Día a día el desarrollo de la técnica nos va sorprendiendo más. Y yo me sorprendo de mí mismo también: cada vez le voy dando más cabida a la IA en mis quehaceres profesionales y aún para algunos no tan profesionales ni laborales, aun cuando pienso que aquella es una especie de intrusa, o incluso un mal. La veo con algo de miedo, pero aun así acudo a ella; me cuesta confiar en la ciencia y la técnica, pero incluso así las utilizo para hacer mi vida más “eficiente”.
Hace unos años, Fernando Savater dio una conferencia sobre la cuestión del progreso titulada “La decadencia del progreso”, en la cual, en un tono crítico, puso en duda aquellos postulados que llevaron a gran parte de la humanidad a pensar que la felicidad estaría a su alcance por medio del desarrollo de la ciencia y la técnica. El pensador español dijo que los seres humanos nunca solemos preguntarnos qué pasará después, sino qué vamos a hacer ahora mismo.

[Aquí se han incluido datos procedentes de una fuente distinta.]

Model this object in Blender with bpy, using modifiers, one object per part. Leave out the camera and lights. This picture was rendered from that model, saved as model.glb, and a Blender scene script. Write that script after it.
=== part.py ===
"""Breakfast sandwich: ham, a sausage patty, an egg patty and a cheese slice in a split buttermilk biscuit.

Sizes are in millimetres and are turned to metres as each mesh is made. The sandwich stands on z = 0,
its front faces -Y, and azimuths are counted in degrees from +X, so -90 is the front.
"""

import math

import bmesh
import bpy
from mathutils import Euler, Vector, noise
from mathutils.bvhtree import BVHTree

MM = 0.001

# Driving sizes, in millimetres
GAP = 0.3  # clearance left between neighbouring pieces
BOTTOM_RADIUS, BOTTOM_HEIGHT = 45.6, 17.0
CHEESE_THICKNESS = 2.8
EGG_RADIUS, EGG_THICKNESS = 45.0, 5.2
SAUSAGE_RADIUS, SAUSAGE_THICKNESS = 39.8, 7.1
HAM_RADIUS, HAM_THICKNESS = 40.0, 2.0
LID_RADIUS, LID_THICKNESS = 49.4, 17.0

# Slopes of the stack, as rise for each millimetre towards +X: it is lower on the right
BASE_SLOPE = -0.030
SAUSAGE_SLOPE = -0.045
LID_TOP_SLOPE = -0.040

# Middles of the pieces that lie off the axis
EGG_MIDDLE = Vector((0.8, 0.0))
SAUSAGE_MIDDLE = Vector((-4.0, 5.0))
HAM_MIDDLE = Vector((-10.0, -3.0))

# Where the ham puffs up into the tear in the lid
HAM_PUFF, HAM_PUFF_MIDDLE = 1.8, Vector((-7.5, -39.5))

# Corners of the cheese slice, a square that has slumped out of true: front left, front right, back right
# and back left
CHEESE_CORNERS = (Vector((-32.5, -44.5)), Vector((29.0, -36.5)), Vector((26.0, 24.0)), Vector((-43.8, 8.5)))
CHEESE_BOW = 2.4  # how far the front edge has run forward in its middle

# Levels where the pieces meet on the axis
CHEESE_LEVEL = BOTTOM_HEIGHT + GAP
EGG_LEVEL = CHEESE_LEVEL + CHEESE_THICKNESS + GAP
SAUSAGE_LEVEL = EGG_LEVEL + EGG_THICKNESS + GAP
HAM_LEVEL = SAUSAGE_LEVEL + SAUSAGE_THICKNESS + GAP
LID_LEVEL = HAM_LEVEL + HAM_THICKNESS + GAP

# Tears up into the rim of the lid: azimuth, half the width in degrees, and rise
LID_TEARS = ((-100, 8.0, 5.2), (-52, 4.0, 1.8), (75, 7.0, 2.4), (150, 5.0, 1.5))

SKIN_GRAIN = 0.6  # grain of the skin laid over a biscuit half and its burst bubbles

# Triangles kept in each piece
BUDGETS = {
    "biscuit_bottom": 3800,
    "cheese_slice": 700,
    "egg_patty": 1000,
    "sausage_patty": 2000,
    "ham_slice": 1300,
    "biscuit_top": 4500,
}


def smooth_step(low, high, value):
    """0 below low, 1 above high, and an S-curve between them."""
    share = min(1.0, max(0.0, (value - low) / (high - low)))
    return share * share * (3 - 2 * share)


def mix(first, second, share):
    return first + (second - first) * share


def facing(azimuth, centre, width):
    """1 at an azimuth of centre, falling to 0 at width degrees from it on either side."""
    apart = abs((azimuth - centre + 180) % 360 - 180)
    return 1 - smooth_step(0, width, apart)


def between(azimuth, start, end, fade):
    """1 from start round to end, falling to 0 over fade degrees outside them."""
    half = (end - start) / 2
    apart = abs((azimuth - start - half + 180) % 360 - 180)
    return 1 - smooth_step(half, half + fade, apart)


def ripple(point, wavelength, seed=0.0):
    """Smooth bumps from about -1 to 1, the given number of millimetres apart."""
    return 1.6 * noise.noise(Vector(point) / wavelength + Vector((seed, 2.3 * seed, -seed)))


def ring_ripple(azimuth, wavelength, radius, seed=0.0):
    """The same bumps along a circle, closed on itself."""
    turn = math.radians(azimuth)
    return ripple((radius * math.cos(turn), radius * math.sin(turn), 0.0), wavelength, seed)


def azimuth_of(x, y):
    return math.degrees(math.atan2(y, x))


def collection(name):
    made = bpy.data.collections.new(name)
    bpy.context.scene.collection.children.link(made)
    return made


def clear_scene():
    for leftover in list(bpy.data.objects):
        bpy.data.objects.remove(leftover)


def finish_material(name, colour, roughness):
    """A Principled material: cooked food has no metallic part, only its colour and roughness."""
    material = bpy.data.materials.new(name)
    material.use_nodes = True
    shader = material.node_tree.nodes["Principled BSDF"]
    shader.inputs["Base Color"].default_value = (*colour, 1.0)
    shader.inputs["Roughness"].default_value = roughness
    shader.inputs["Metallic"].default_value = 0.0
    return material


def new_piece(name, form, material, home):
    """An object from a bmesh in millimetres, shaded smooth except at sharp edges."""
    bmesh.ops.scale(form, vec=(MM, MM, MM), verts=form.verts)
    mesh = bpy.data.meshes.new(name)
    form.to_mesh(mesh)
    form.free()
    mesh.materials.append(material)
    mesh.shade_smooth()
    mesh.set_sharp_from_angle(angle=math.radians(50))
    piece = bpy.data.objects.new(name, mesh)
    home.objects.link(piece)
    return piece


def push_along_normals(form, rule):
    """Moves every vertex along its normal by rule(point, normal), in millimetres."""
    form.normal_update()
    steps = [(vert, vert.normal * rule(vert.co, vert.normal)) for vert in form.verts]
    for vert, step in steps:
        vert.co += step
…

Durante muchos siglos, el ser humano confió solo en la Providencia Divina para satisfacer sus necesidades y deseos; en algún momento, sin embargo, la idea de Dios comenzó a mermar en la conciencia colectiva, abriéndose paso a la idea del Progreso, cuyo padre es posiblemente Condorcet, aprendiz del Voltaire. Condorcet era un devoto de la ciencia y, en particular, de las matemáticas. No es raro, por ende, que quisiera llevar su campo al campo en el que, por las circunstancias históricas que le tocó vivir, intervino: la política y la Revolución francesa.
En el Boceto para un cuadro histórico del progreso de la mente humana, Condorcet propuso la progresión del progreso, idea que proponía que la vida sería cada vez mejor: más vivible, más duradera, más racional, y ese concepto duró todo el siglo XIX hasta bien entrado el siglo XX. No obstante, en algún momento de la historia (alrededor de la Segunda Guerra Mundial) los seres humanos se dieron cuenta de que ese progreso había sido el mismo que había originado los campos de concentración, la banalización de la cultura y la sexualidad humana y la bomba atómica, y de que si se lo continuaba siguiendo al pie de la letra no podían esperarse buenas cosas en el futuro.

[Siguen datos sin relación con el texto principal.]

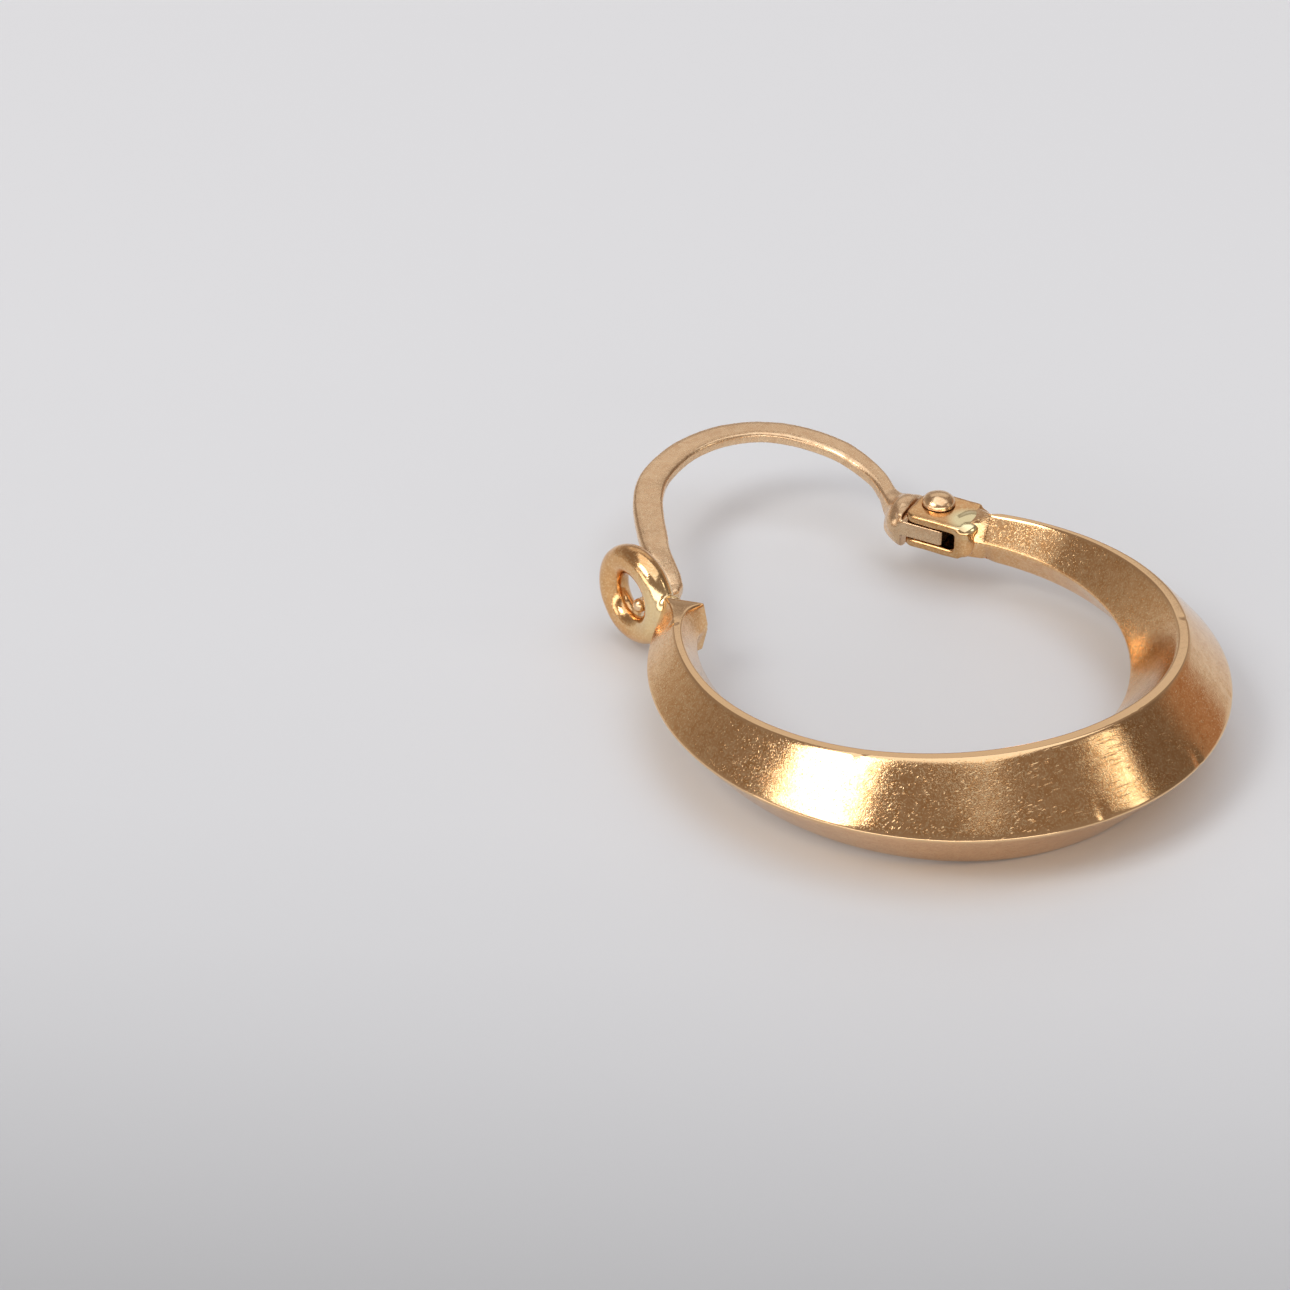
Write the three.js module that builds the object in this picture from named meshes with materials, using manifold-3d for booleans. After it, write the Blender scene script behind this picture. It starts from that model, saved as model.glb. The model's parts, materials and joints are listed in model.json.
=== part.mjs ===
// A gold hoop earring lying flat on its side: a tapered knife-edged hoop with a catch ring and a hinge fork
// soldered to it, a flattened ear wire that swings in the plane of the hoop, and the rivet it turns on.
// Millimetres, +Z up. +Y points from the thick bottom of the hoop to the ear wire, +X to the hinge.
import * as THREE from "three";
import { mergeVertices } from "three/addons/utils/BufferGeometryUtils.js";
import Module from "manifold-3d";

const wasm = await Module();
wasm.setup();

// The hoop: its two knife edges follow circles of this radius, above and below its middle plane
const ridgeRadius = 8.5;
const hoopHalfHeight = 2.17;
const hoopOuterDepth = 2.05;
const hoopInnerDepth = 1.78;
const edgeRounding = 0.1;
const catchEndAngle = 136.5;
const hingeEndAngle = 131;
const hoopSteps = 97;

// The hinge: a fork of two plates, set this far out from the circle of the knife edges and pointing this way,
// and the rivet through it
const hingeOutset = 0.75;
const hingeAngle = 143;
const forkInwardAngle = 22;
const forkInside = 1.22;
const forkOutside = 0.8;
const forkPlate = 0.34;
const forkGap = 0.64;
const slotDepth = 1.15;
const forkRoot = 0.24;
const rootInset = 0.015;
const plateCorner = 0.2;
const plateRounding = 0.12;
const rootLandRatio = 0.88;
const rivetRadius = 0.38;
const rivetHeadRadius = 0.6;
const rivetHeadHeight = 0.38;
const fixedFit = 0.03;
const runningFit = 0.05;
const sideFit = 0.05;
const shoulderFit = 0.08;

// The catch ring, its place beyond the end of the hoop, and the solder under it
const catchRingRadius = 1.29;
const catchWireRadius = 0.52;
const catchOutset = 2.13;
const catchAngle = 143.7;
const catchRingAngle = 6;
const solderRadius = 0.5;
const solderStretchRatio = 1.6;
const solderPlaceRatio = 0.3;

// The ear wire: its arch over the line from the rivet to the catch ring, and its hammered section
const archHeight = 6.86;
const archLift = 0.95;
const wireWidth = 1.0;
const wireThickness = 0.48;
const eyeRadius = 0.76;
const eyeBack = 0.66;
const tongueInside = 1.14;
const tongueOutside = 0.6;
const tongueReach = 1.1;
const shoulderLength = 0.27;
const shoulderInside = 1.1;
const shoulderOutside = 0.75;
const shoulderHigh = 0.52;
const footRadius = 0.27;
const footSwellRatio = 1.15;
const footShort = 0.34;
const footLow = 0.36;
const footSink = 0.25;
const footLength = 0.75;
const wireSteps = 72;
// Places of the last sections of the rounded foot, as shares of its radius
const tipShares = [0.5, 0.85];

const roundSides = 32;
const wireSides = 12;
const catchSides = 12;
const catchSteps = 36;
const domeSteps = 5;

// Sections of the hoop. at runs from -1, the catch end, over 0, the bottom, to 1, the hinge end. height,
// outer and inner are shares of the named sizes, and land is how much of the section's top is flat.
const hoopRows = [
  { at: -1.0, height: 0.44, outer: 0.44, inner: 0.47, land: 0.8 },
  { at: -0.97, height: 0.47, outer: 0.455, inner: 0.37, land: 0.4 },
  { at: -0.93, height: 0.51, outer: 0.475, inner: 0.38, land: 0.2 },
  { at: -0.82, height: 0.585, outer: 0.56, inner: 0.54, land: 0.12 },
  { at: -0.65, height: 0.654, outer: 0.688, inner: 0.77, land: 0.11 },
  { at: -0.43, height: 0.802, outer: 0.849, inner: 0.944, land: 0.1 },
  { at: -0.22, height: 0.94, outer: 0.961, inner: 0.994, land: 0.1 },
  { at: 0.0, height: 1.0, outer: 1.0, inner: 1.0, land: 0.1 },
  { at: 0.22, height: 0.94, outer: 0.961, inner: 0.994, land: 0.1 },
  { at: 0.46, height: 0.797, outer: 0.849, inner: 0.93, land: 0.1 },
  { at: 0.69, height: 0.627, outer: 0.688, inner: 0.68, land: 0.11 },
  { at: 0.85, height: 0.516, outer: 0.571, inner: 0.47, land: 0.1 },
  { at: 1.0, height: 0.43, outer: 0.47, inner: 0.34, land: 0.16 },
];

// Stations of the ear wire from the rivet on. along is a share of the way from the rivet to the catch ring,
// out a share of the arch height, lift a share of the arch lift, wide and thick shares of the wire's section.
const wireRows = [
  { along: 0.0, out: 0.0, lift: -0.24, wide: 1.85, thick: 3.1 },
  { along: 0.062, out: 0.083, lift: -0.24, wide: 1.9, thick: 3.1 },
  { along: 0.075, out: 0.121, lift: -0.18, wide: 1.6, thick: 2.8 },
  { along: 0.077, out: 0.192, lift: -0.02, wide: 0.95, thick: 1.8 },
  { along: 0.073, out: 0.31, lift: 0.1, wide: 0.68, thick: 1.1 },
  { along: 0.069, out: 0.41, lift: 0.23, wide: 0.7, thick: 1.0 },
  { along: 0.078, out: 0.52, lift: 0.36, wide: 0.78, thick: 1.0 },
  { along: 0.095, out: 0.615, lift: 0.48, wide: 0.86, thick: 1.02 },
  { along: 0.117, out: 0.699, lift: 0.58, wide: 0.93, thick: 1.03 },
  { along: 0.202, out: 0.87, lift: 0.79, wide: 1.0, thick: 1.0 },
  { along: 0.309, out: 0.974, lift: 0.93, wide: 0.98, thick: 1.0 },
  { along: 0.438, out: 1.0, lift: 1.0, wide: 1.0, thick: 1.0 },
  { along: 0.55, out: 0.964, lift: 0.98, wide: 1.02, thick: 1.0 },
  { along: 0.647, out: 0.882, lift: 0.92, wide: 1.05, thick: 1.0 },
  { along: 0.728, out: 0.776, lift: 0.8, wide: 1.08, thick: 1.0 },
  { along: 0.778, out: 0.656, lift: 0.65, wide: 1.08, thick: 1.0 },
  { along: 0.813, out: 0.521, lift: 0.53, wide: 1.08, thick: 1.02 },
  { along: 0.843, out: 0.369, lift: 0.37, wide: 1.05, thick: 1.05 },
  { along: 0.867, out: 0.227, lift: 0.21, wide: 0.95, thick: 1.12 },
];

const radians = THREE.MathUtils.degToRad;
const up = new THREE.Vector3(0, 0, 1);

// Direction seen from the hoop's centre, turned away from the bottom; positive goes to the hinge side
function outwardAt(turn) {
  return new THREE.Vector3(Math.sin(radians(turn)), -Math.cos(radians(turn)), 0);
}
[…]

Algunos filósofos del siglo XX, como Karl Popper, pensaron todavía que la modernidad presentaba una serie de características que podían hacer de ella la más próspera época; otros pensadores, como Octavio Paz, por su parte, creían que los tiempos pasados eran superiores a los nuestros en varios aspectos. Es muy complicado, sin embargo, saber realmente qué tiempos son mejores que los otros; en primer lugar, porque para saber si el ayer fue mejor o peor habría que conocerlo mucho más de lo que se lo conoce hoy por los testimonios de la historia, saber detalladamente cómo fue, conocer sus entresijos; por otro lado, porque lo que es mejor para unos segmentos de la sociedad puede ser peor para otros.

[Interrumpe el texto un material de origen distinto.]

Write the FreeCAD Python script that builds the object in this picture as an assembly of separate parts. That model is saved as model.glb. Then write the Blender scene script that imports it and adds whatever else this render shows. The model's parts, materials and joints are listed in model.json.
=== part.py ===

Que hay un progreso de la ciencia y la técnica es sencillamente indudable, pero que lo haya en el campo de las costumbres, la civilización y la moral está muy en duda. De hecho, el afán de lucro en el ámbito de la empresa y las finanzas y la corrupción en el campo de la política nos dicen todo lo contrario. Hoy existen millones de obesos que pueden morir debido a su gordura, pero también millones de desnutridos a punto de perecer por desnutrición; hay millones de personas que viven en mansiones, pero también millones de personas sin vivienda. Así las cosas, eso de la conquista del progreso, del integral y completo progreso, se vuelve una temática cuando menos discutible.
La realidad es que cada día vemos más factores que nos inquietan o que por lo menos nos causan sospecha, y no son factores externos, sino que vienen de la misma humanidad: ¿qué hombre prudente puede decir, por ejemplo, que la IA ofrece solamente una perspectiva positiva y razonable? Sin embargo, incluso los prudentes acuden a ella. El mundo se sigue desarrollando, pero eso nos asusta, nos pone perplejos, y no felices ni seguros. Pero ¿no debería el progreso darnos la sensación de que vamos hacia un lugar seguro o relativamente estable? Como decía Bauman, lejos de augurar paz y seguridad, el progreso ahora encarna la amenaza de un cambio hacia la crisis que no dejará un momento para el respiro. Es como un vehículo en marcha que no dejará de acelerarse y que se nos está escapando de las manos. ¿Por qué, sin embargo, el ser humano sigue doblegándose a él?
Es importante asumir distancia crítica respecto al mundo que nos tocó vivir, no vivir en piloto automático, e implementar pequeños cambios, aunque sean a nivel individual, para convertir la existencia en algo más razonable.